+++ Records shown

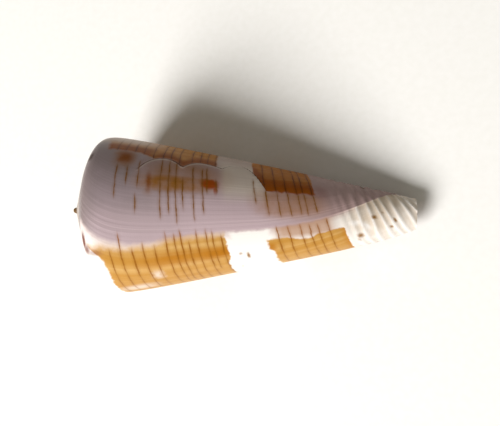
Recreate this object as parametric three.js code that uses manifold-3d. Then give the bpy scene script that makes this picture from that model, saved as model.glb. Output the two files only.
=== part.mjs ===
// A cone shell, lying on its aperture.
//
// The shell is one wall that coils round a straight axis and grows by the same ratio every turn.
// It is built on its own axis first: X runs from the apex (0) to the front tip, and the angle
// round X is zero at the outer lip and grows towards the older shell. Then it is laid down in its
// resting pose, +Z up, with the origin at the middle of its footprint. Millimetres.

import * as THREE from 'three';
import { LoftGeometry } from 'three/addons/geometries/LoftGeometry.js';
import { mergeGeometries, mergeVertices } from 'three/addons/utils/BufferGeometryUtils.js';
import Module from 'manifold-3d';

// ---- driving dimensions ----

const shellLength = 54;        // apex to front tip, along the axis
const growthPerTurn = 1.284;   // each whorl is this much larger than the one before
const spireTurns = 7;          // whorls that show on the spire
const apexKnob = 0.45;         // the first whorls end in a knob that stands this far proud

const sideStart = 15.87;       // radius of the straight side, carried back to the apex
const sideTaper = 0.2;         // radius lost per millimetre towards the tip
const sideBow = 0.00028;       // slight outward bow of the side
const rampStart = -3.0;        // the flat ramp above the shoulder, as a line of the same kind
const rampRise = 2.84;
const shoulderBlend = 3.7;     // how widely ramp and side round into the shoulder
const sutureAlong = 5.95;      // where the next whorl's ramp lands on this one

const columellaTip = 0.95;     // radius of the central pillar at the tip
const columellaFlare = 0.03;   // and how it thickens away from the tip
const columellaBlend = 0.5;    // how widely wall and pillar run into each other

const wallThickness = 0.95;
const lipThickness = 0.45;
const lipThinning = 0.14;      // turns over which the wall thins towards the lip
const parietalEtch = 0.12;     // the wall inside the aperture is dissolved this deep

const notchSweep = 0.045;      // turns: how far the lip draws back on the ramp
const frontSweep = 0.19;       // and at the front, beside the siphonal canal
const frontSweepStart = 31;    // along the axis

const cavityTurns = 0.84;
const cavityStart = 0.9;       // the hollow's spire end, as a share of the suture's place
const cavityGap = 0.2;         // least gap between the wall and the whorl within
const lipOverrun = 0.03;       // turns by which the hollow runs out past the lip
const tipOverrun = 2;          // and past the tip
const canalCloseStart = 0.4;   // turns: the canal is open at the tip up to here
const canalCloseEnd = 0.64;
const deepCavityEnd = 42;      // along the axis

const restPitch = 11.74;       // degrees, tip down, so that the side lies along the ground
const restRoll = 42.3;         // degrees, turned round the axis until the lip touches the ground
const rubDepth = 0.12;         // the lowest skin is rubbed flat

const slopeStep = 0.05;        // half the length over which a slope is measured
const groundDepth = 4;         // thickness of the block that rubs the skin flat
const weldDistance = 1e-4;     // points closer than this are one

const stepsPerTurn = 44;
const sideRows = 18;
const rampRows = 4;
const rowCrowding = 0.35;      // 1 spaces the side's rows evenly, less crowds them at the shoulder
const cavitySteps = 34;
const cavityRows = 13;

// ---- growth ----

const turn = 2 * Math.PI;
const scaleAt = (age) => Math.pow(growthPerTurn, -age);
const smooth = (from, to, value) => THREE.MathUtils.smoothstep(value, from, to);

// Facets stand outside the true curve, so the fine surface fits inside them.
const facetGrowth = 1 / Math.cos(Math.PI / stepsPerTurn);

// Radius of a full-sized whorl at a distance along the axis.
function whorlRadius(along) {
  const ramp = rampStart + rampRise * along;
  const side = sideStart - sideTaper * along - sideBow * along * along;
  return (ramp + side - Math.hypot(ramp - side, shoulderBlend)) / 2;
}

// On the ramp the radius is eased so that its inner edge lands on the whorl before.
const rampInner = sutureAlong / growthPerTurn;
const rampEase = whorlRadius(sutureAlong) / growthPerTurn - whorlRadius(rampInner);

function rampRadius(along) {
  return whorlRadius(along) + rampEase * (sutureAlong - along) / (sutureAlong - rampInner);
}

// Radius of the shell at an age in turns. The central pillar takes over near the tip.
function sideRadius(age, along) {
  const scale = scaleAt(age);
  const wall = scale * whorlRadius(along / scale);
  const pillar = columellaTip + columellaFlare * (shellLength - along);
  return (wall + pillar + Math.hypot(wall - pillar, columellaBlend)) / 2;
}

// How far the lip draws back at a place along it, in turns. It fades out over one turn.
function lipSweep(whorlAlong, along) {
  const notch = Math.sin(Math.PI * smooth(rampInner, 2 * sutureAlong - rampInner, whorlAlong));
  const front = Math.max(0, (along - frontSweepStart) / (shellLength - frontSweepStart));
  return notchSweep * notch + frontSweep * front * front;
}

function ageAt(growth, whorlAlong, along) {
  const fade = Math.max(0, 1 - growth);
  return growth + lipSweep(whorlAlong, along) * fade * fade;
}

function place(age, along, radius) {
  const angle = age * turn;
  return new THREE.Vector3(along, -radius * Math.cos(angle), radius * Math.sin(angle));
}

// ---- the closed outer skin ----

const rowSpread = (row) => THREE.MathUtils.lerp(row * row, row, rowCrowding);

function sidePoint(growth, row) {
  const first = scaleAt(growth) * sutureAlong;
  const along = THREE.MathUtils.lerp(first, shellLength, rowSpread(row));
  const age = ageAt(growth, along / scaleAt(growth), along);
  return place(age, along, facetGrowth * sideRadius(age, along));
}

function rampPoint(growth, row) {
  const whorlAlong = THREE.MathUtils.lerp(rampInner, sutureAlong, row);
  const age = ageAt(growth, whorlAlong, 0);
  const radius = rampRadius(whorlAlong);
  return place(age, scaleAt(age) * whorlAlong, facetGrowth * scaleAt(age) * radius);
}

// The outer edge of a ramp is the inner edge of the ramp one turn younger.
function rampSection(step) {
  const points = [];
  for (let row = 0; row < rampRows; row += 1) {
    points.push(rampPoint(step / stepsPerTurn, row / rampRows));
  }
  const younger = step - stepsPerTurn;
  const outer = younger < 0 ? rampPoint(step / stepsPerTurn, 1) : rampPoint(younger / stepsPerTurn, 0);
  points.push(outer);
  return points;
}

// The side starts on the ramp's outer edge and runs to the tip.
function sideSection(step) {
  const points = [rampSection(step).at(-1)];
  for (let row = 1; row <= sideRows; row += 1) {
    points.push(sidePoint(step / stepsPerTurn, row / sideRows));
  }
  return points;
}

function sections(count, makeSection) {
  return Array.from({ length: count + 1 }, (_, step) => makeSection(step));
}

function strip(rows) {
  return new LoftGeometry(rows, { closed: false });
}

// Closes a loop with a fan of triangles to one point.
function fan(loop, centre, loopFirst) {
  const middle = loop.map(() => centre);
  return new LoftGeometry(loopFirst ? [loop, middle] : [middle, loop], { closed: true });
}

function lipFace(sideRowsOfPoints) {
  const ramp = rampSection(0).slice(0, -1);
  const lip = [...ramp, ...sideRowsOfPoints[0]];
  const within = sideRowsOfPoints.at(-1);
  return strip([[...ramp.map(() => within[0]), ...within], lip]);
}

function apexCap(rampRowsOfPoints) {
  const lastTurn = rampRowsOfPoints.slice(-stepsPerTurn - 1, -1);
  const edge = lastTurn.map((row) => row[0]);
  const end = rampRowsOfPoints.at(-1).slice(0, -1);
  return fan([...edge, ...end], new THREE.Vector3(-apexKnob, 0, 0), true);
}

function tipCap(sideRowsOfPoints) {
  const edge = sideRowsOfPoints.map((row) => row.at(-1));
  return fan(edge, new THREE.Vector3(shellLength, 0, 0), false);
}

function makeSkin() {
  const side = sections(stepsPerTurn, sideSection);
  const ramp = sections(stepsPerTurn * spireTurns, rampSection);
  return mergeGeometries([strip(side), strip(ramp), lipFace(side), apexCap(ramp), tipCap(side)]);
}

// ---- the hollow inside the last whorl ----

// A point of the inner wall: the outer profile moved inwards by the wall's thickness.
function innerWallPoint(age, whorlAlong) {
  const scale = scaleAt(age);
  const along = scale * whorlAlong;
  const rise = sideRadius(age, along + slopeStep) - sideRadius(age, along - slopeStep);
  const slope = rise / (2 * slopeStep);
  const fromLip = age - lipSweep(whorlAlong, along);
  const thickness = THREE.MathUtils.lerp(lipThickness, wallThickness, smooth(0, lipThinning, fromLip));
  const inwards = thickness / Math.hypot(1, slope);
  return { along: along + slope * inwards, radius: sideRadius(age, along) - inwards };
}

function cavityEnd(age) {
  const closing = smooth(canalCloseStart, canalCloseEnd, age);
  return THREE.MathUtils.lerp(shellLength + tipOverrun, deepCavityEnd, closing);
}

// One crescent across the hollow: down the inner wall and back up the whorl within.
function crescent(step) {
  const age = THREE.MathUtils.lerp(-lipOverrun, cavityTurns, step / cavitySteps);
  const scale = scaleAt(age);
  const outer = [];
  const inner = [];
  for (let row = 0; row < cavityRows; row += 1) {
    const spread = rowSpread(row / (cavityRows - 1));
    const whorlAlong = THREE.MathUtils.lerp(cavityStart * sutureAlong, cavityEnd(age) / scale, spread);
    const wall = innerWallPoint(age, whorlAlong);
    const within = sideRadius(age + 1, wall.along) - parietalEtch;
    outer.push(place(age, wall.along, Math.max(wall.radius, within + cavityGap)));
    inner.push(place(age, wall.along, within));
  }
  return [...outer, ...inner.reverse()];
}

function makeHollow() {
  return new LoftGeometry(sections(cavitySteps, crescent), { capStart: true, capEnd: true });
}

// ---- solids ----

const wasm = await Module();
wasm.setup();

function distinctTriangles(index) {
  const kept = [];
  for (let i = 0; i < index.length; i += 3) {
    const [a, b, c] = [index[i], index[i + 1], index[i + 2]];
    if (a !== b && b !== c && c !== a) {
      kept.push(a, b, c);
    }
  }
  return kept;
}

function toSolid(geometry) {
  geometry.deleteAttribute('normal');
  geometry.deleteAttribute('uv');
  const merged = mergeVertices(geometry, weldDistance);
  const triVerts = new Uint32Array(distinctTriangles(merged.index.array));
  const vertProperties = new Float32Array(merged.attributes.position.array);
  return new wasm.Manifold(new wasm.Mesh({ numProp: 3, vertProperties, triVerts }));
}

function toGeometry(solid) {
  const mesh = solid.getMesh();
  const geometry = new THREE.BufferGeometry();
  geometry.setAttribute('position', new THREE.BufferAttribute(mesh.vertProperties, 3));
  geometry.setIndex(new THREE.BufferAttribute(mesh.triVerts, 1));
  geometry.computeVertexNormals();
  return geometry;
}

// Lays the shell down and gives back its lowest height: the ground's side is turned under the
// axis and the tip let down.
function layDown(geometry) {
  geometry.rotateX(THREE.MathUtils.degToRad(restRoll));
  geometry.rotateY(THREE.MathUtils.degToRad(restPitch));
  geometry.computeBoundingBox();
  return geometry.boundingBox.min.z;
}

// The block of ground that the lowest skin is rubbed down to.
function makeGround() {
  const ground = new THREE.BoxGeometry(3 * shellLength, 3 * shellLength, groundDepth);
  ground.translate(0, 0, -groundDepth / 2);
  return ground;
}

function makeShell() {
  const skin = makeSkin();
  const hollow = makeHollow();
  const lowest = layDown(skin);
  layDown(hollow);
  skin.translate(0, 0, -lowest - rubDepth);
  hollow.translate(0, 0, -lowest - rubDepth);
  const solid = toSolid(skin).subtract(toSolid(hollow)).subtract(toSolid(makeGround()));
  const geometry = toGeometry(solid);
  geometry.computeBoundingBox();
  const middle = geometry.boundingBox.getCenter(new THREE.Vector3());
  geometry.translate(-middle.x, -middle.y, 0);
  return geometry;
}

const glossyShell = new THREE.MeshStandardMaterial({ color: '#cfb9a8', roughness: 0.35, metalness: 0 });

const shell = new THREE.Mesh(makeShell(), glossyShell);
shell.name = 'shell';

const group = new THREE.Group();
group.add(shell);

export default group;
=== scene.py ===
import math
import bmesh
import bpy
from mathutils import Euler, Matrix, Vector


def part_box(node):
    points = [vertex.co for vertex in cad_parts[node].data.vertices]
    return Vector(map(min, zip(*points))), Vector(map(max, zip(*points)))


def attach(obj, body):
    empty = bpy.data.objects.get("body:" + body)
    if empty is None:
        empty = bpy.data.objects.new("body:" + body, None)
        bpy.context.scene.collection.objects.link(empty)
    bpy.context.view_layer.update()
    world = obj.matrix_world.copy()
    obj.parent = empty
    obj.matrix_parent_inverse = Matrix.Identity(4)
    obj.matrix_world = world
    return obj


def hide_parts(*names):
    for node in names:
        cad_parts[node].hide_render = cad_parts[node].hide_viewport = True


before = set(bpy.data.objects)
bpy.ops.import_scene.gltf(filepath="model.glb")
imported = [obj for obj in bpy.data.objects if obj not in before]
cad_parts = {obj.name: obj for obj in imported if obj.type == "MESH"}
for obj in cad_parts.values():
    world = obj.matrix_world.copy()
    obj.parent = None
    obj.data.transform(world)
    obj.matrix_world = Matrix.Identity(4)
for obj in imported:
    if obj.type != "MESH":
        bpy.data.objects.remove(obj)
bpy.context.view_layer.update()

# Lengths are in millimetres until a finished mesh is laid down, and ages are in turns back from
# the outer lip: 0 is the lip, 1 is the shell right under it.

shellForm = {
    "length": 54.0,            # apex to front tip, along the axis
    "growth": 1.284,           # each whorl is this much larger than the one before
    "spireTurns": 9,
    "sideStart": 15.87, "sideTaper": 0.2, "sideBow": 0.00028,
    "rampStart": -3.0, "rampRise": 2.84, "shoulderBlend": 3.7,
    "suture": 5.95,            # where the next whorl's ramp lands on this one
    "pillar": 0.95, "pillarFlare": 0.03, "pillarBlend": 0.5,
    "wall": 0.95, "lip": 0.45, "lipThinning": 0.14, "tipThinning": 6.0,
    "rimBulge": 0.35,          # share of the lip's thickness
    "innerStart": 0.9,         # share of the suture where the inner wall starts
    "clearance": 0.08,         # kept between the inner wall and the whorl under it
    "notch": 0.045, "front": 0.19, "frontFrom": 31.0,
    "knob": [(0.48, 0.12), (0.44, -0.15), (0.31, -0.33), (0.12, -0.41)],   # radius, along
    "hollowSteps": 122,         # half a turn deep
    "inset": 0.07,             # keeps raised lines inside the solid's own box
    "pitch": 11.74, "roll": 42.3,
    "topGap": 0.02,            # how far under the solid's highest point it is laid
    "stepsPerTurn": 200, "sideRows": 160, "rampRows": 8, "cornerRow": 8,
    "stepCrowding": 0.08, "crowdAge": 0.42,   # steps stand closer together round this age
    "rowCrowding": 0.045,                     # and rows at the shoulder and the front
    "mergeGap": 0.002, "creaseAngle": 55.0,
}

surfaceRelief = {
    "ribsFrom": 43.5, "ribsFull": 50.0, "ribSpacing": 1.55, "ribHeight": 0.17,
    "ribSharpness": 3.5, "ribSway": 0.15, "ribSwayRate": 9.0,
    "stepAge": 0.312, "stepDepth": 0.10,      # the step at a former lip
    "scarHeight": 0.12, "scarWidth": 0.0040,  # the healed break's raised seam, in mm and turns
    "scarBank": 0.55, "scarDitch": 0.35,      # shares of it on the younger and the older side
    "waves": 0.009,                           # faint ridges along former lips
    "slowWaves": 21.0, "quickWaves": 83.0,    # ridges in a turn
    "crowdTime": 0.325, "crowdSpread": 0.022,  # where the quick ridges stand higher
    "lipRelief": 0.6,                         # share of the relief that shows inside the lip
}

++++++
+++ Records shown

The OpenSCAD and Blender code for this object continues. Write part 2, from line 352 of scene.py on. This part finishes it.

++++++
+++ Records shown

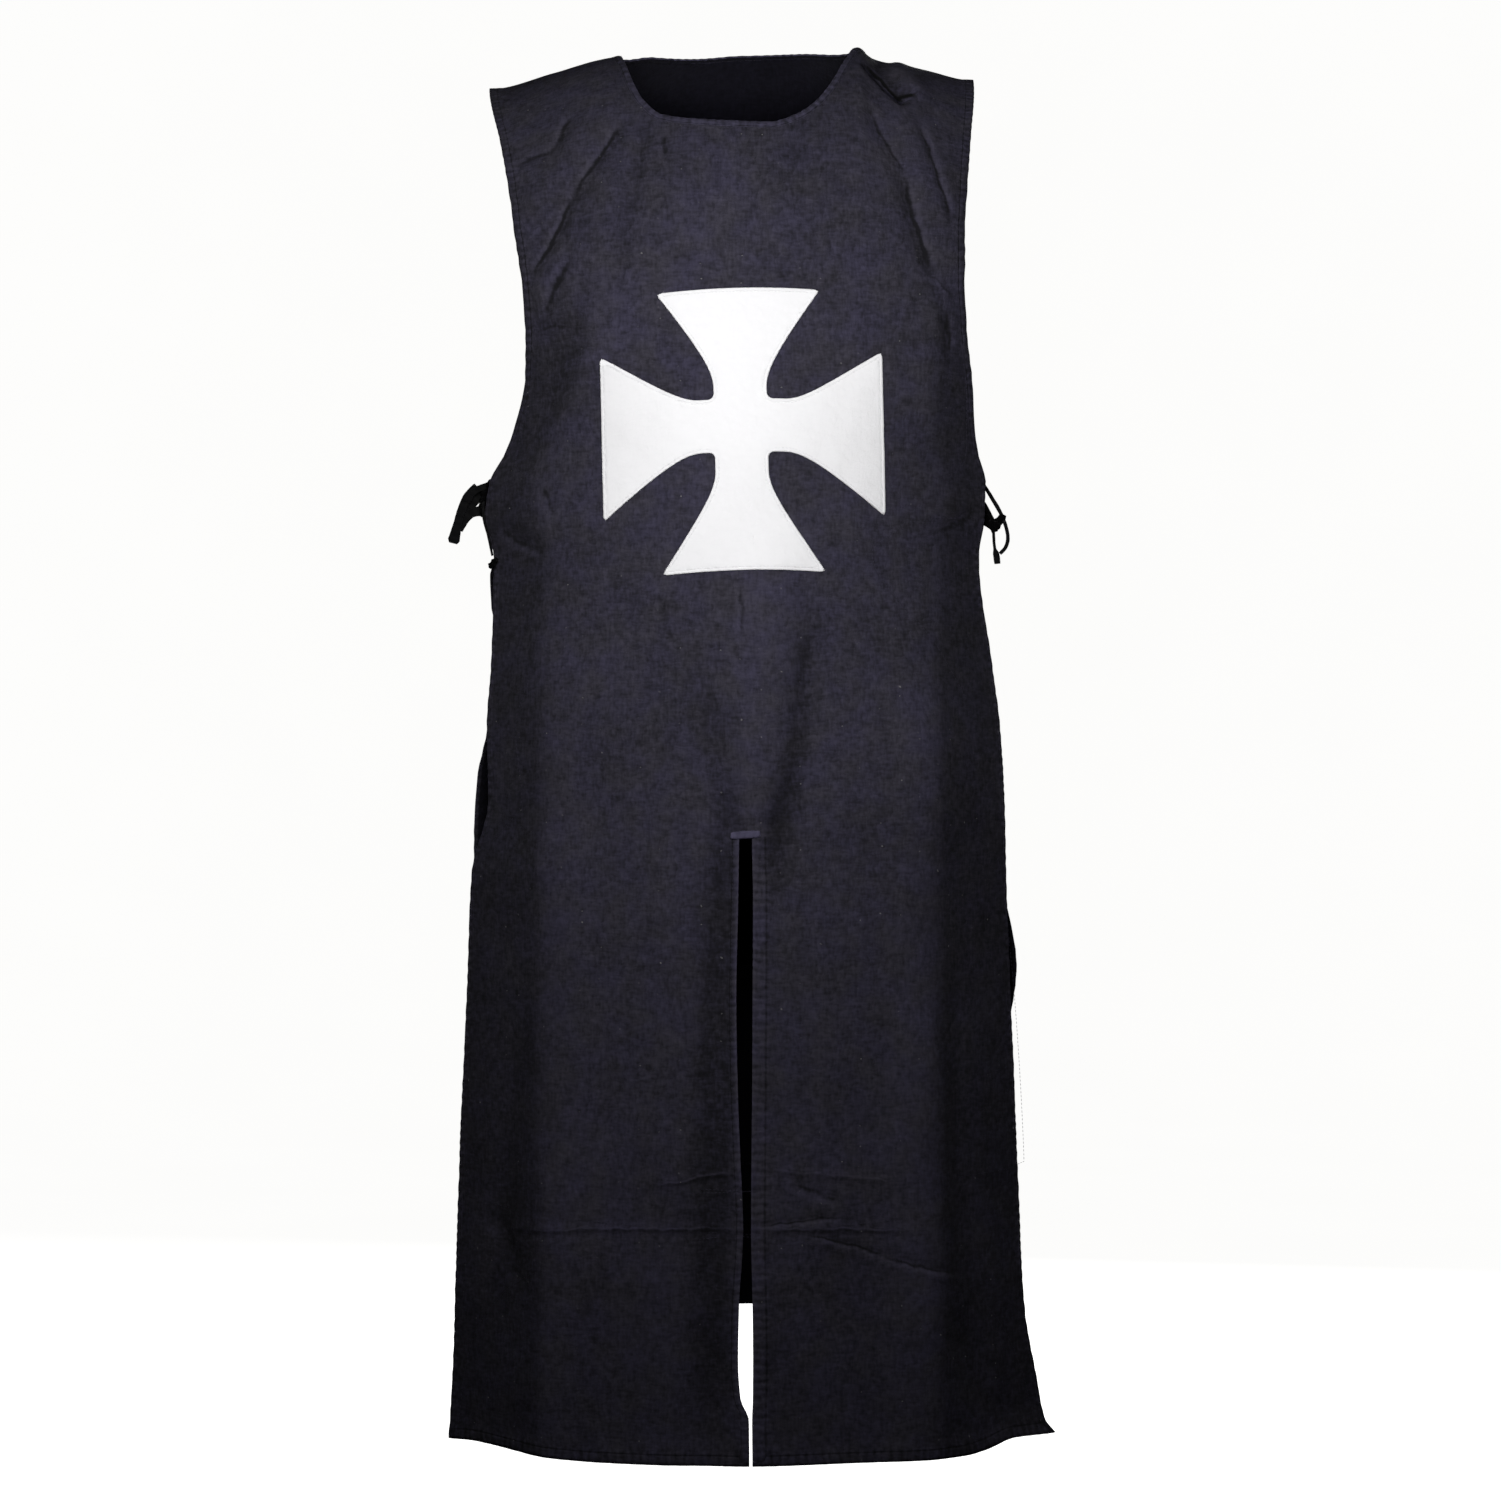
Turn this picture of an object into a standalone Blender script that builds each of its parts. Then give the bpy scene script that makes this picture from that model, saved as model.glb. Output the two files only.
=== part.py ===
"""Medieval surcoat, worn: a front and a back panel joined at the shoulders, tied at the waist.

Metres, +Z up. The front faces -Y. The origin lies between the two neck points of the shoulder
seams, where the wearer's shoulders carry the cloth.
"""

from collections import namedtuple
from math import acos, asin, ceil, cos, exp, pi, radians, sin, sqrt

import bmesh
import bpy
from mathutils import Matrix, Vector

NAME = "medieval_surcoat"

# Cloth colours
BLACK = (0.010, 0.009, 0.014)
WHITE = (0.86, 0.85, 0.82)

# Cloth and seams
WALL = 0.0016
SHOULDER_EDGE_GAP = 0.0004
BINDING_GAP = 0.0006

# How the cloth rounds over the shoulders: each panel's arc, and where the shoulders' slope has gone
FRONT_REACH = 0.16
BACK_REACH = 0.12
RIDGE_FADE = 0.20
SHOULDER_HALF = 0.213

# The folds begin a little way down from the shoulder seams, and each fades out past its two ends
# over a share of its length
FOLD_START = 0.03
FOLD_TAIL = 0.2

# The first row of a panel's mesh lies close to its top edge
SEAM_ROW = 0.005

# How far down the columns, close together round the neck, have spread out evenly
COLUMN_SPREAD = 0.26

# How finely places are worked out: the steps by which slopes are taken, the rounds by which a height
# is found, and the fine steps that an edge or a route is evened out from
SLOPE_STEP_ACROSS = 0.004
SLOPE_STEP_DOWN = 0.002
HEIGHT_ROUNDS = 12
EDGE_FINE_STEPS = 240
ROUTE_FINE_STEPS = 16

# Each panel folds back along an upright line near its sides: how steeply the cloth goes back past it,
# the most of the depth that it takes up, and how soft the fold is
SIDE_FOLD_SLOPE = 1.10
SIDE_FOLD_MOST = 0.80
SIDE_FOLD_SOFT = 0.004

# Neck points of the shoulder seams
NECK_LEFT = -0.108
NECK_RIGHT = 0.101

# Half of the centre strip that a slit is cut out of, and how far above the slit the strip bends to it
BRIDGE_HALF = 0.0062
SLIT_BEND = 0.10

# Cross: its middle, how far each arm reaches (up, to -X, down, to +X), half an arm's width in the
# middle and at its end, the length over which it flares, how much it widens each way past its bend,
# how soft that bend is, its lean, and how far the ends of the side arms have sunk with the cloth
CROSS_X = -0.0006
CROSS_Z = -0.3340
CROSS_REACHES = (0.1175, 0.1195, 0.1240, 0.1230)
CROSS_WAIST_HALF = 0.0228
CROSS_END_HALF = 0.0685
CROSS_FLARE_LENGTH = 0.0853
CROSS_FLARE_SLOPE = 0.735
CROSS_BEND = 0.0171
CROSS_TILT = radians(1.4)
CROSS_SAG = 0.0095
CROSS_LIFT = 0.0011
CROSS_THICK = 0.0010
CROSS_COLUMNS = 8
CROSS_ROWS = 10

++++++

→ Description of the task
Within the listing above, give again exactly every line from the line with "Recreate this object" through the line with "---- driving dimensions", both included, and no other line.

→ Answer to the task
Recreate this object as parametric three.js code that uses manifold-3d. Then give the bpy scene script that makes this picture from that model, saved as model.glb. Output the two files only.
=== part.mjs ===
// A cone shell, lying on its aperture.
//
// The shell is one wall that coils round a straight axis and grows by the same ratio every turn.
// It is built on its own axis first: X runs from the apex (0) to the front tip, and the angle
// round X is zero at the outer lip and grows towards the older shell. Then it is laid down in its
// resting pose, +Z up, with the origin at the middle of its footprint. Millimetres.

import * as THREE from 'three';
import { LoftGeometry } from 'three/addons/geometries/LoftGeometry.js';
import { mergeGeometries, mergeVertices } from 'three/addons/utils/BufferGeometryUtils.js';
import Module from 'manifold-3d';

// ---- driving dimensions ----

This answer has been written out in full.